**Given problem**
Below are some records; quote exactly the lines from the one that contains "# Power switch: a" through the one that contains "obj.parent = empty", inclusive, and no others.

**Record extracts**
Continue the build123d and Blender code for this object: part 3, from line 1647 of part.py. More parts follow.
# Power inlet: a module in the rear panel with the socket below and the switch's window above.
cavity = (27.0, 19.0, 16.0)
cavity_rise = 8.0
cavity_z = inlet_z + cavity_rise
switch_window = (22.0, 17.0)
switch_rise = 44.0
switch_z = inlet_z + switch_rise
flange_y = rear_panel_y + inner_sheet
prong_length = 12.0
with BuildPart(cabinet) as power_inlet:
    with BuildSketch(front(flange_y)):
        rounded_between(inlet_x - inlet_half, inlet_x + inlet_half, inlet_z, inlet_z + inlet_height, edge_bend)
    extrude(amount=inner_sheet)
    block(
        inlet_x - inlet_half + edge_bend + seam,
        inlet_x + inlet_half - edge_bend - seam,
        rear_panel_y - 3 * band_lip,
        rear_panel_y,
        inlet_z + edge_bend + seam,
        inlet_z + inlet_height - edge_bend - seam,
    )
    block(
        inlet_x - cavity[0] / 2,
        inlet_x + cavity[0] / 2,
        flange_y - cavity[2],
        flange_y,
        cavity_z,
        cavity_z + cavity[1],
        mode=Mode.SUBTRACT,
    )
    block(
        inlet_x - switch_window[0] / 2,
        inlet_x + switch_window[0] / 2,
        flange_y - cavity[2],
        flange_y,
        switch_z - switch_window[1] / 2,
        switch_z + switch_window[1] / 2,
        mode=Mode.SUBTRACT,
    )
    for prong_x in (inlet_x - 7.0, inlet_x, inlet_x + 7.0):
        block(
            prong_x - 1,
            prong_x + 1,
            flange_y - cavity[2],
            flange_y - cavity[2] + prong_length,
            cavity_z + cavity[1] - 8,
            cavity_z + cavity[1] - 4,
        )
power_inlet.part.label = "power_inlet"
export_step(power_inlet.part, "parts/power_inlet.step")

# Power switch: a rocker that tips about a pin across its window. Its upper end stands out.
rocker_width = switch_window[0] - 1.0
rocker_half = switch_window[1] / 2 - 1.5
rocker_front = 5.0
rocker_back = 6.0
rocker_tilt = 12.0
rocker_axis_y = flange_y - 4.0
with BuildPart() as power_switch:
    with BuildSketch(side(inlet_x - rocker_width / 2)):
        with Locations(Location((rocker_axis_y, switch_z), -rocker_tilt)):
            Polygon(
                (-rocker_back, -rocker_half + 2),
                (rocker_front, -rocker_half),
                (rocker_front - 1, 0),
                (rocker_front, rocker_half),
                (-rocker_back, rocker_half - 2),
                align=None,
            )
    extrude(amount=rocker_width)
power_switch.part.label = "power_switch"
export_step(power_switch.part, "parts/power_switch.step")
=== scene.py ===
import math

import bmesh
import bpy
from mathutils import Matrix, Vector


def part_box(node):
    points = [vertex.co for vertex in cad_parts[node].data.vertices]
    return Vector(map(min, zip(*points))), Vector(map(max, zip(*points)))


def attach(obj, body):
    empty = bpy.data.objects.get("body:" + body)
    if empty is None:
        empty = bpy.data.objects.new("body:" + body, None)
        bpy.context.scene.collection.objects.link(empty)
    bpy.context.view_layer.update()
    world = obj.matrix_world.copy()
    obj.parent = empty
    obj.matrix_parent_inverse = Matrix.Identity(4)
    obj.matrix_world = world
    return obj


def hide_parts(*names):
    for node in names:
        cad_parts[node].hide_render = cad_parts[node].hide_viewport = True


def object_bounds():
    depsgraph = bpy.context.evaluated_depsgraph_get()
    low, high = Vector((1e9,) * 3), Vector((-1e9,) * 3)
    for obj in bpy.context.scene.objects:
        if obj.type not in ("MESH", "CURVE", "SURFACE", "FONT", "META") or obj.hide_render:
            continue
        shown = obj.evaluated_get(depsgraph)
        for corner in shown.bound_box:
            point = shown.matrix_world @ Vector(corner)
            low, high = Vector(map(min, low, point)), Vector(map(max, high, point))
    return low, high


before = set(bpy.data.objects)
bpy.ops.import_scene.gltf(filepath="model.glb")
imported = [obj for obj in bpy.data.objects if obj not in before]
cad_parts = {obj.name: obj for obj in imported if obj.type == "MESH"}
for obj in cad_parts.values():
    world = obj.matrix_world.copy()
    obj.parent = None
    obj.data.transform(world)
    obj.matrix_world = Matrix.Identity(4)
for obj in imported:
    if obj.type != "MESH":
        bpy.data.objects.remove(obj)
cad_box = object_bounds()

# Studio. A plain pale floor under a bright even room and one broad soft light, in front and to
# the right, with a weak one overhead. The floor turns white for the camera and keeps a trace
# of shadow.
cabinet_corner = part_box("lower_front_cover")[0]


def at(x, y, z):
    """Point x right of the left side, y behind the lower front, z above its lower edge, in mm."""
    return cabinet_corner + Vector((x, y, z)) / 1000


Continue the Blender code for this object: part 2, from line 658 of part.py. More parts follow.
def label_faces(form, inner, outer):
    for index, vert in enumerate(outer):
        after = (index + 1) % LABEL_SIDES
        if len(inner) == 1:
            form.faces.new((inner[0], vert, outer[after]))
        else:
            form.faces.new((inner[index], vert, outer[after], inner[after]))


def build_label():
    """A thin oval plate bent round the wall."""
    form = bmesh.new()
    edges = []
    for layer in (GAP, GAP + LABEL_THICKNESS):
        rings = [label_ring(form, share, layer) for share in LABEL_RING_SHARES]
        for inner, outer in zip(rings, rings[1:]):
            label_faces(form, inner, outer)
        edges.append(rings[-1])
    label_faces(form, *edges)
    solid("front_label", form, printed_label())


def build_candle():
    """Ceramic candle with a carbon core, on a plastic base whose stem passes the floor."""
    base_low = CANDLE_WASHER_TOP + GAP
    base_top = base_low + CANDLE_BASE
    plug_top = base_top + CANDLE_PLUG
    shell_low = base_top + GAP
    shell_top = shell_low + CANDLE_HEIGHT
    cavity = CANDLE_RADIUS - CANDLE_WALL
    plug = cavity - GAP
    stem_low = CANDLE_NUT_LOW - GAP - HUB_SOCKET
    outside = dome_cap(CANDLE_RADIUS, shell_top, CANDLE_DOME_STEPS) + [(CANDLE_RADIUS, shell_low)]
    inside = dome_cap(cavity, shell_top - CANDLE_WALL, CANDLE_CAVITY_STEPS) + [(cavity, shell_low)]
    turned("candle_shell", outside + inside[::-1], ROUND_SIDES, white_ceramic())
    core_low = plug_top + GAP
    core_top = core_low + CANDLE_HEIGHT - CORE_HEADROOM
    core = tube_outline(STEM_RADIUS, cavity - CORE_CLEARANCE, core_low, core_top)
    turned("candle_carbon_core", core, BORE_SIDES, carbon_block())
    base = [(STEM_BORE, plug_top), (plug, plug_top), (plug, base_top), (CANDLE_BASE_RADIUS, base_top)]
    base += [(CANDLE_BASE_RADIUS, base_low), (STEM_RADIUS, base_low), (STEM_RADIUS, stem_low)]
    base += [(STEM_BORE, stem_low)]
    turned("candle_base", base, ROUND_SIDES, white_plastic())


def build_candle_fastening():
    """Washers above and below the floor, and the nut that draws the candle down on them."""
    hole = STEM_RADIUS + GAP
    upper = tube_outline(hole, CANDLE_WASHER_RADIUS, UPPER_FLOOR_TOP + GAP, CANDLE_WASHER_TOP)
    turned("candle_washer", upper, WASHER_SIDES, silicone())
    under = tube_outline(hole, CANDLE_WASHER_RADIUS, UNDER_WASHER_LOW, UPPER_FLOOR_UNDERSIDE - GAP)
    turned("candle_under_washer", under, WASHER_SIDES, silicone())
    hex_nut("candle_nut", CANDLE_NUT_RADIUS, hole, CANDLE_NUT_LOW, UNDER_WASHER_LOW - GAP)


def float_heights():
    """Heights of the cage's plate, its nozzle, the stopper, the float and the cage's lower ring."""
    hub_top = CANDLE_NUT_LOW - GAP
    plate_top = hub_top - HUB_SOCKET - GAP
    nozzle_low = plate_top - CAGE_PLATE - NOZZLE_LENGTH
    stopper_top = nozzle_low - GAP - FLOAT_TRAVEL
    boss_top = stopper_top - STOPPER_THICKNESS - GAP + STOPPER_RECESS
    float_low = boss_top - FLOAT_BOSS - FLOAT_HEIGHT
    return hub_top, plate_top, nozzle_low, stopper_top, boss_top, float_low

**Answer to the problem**
# Power switch: a rocker that tips about a pin across its window. Its upper end stands out.
rocker_width = switch_window[0] - 1.0
rocker_half = switch_window[1] / 2 - 1.5
rocker_front = 5.0
rocker_back = 6.0
rocker_tilt = 12.0
rocker_axis_y = flange_y - 4.0
with BuildPart() as power_switch:
    with BuildSketch(side(inlet_x - rocker_width / 2)):
        with Locations(Location((rocker_axis_y, switch_z), -rocker_tilt)):
            Polygon(
                (-rocker_back, -rocker_half + 2),
                (rocker_front, -rocker_half),
                (rocker_front - 1, 0),
                (rocker_front, rocker_half),
                (-rocker_back, rocker_half - 2),
                align=None,
            )
    extrude(amount=rocker_width)
power_switch.part.label = "power_switch"
export_step(power_switch.part, "parts/power_switch.step")
=== scene.py ===
import math

import bmesh
import bpy
from mathutils import Matrix, Vector


def part_box(node):
    points = [vertex.co for vertex in cad_parts[node].data.vertices]
    return Vector(map(min, zip(*points))), Vector(map(max, zip(*points)))


def attach(obj, body):
    empty = bpy.data.objects.get("body:" + body)
    if empty is None:
        empty = bpy.data.objects.new("body:" + body, None)
        bpy.context.scene.collection.objects.link(empty)
    bpy.context.view_layer.update()
    world = obj.matrix_world.copy()
    obj.parent = empty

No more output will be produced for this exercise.